Estas son las vivencias de la escritora.
Acaba de inaugurarse en Madrid una exposición preciosa, Sorolla y la moda. Mano a mano entre el Thyssen Bornemisza y el Museo Sorolla, la muestra presenta una selección de retratos y piezas de vestuario que reflejan la pasión del pintor por el estilo femenino de su tiempo. Fascinado por la belleza, la elegancia y la sofisticación mundana, atento siempre a las últimas novedades y sin necesidad de bloggers ni influencers que lo iluminaran, Joaquín Sorolla fue un apasionado observador y analista de aquello que percibía en sus viajes. A veces en salones y eventos privados y a veces en plena calle, intuitivamente se convirtió en algo que por entonces aún no tenía nombre: un cazador de tendencias.
En el ámbito familiar, él mismo asesoraba a su esposa, Clotilde, y a sus hijas; a menudo incluso les encargaba personalmente ropa en las más prestigiosas maisons de couture durante sus estancias en París o esbozaba fugaz, sobre cualquier superficie –un papel, un menú, una servilleta–, los vestidos y sombreros lucidos por señoras anónimas que llamaban su atención en los cafés o los restaurantes, para que después ellas pudieran hacérselos en Madrid, en los talleres de sus modistas de confianza. Tal sensibilidad se plasmó en su pintura de una forma única: a la manera de los grandes fotógrafos de moda contemporáneos, usaba sus conocimientos y su soberbio buen gusto para realzar el atractivo femenino de las mujeres que posaban frente a su caballete, con los estilismos, las posturas e incluso el atrezo idóneos.

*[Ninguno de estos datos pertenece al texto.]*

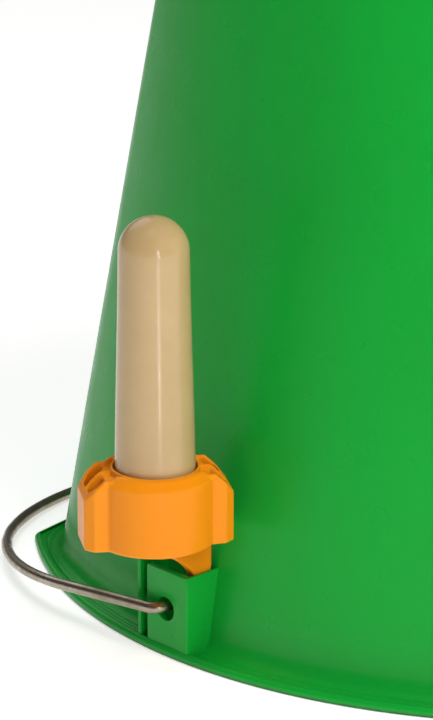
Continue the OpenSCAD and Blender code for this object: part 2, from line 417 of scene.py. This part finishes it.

De hecho, además de su magnífica técnica, una de las claves de que resultara tan cotizado entre la alta burguesía norteamericana y europea radicó en esa deslumbrante capacidad para embellecer con sus pinceles los rostros y los cuerpos que retrataba.
Las cerca de 70 pinturas que componen la exposición ofrecen un amplio registro de modelos, tejidos, texturas, cromatismos, complementos y siluetas y, en paralelo, nos llevan a un paseo de tres décadas –la última del XIX y las dos iniciales del XX– fundamentales en el mundo de la moda. En ellas emergieron los primeros grandes diseñadores que firmaron sus creaciones (Worth, Lanvin, Poiret), nacieron prendas míticas, como el Delphos, de Fortuny –el mismo que plagió con descaro mi protagonista en El tiempo entre costuras–; arrancó el desarrollo ya imparable de la industria textil y llegaron aquellos benditos cambios que liberaron a las mujeres de excesos y mortificaciones: el polisón, las capas superpuestas de enaguas, los peinados exageradamente elaborados, los corsés...
Casi un siglo después de la muerte del artista valenciano, sigue habiendo hombres que aconsejan a sus parejas a la hora de vestirse o comprar ropa: se trata de fashionistas en grado variable, de varones con estilo y criterio que captan al vuelo lo mismo aciertos que errores. A veces van con ellas de tiendas; en ocasiones, sin estar ellas delante, llegan a elegirles prendas. Y lo hacen con un tino excelente. La moneda tiene también otra cara, no obstante. Existen tipos insufribles que acompañan a sus chicas o a sus rotundas señoras a renovar sus armarios y que, sin tener la menor idea, opinan, sentencian y a menudo hasta deciden: los veo sobre todo en los probadores de grandes almacenes, y reconozco que me ponen bastante de los nervios. Y que ellas les hagan caso y asientan ciegamente a sus arbitrarios consejos me saca de quicio más todavía. Pero no son estos últimos los que me interesan. Mi lanza en esta columna quiero partirla a favor de los primeros: esos hombres estupendos, con buen gusto y buen ojo, como el gran Sorolla. Los que casi siempre aciertan.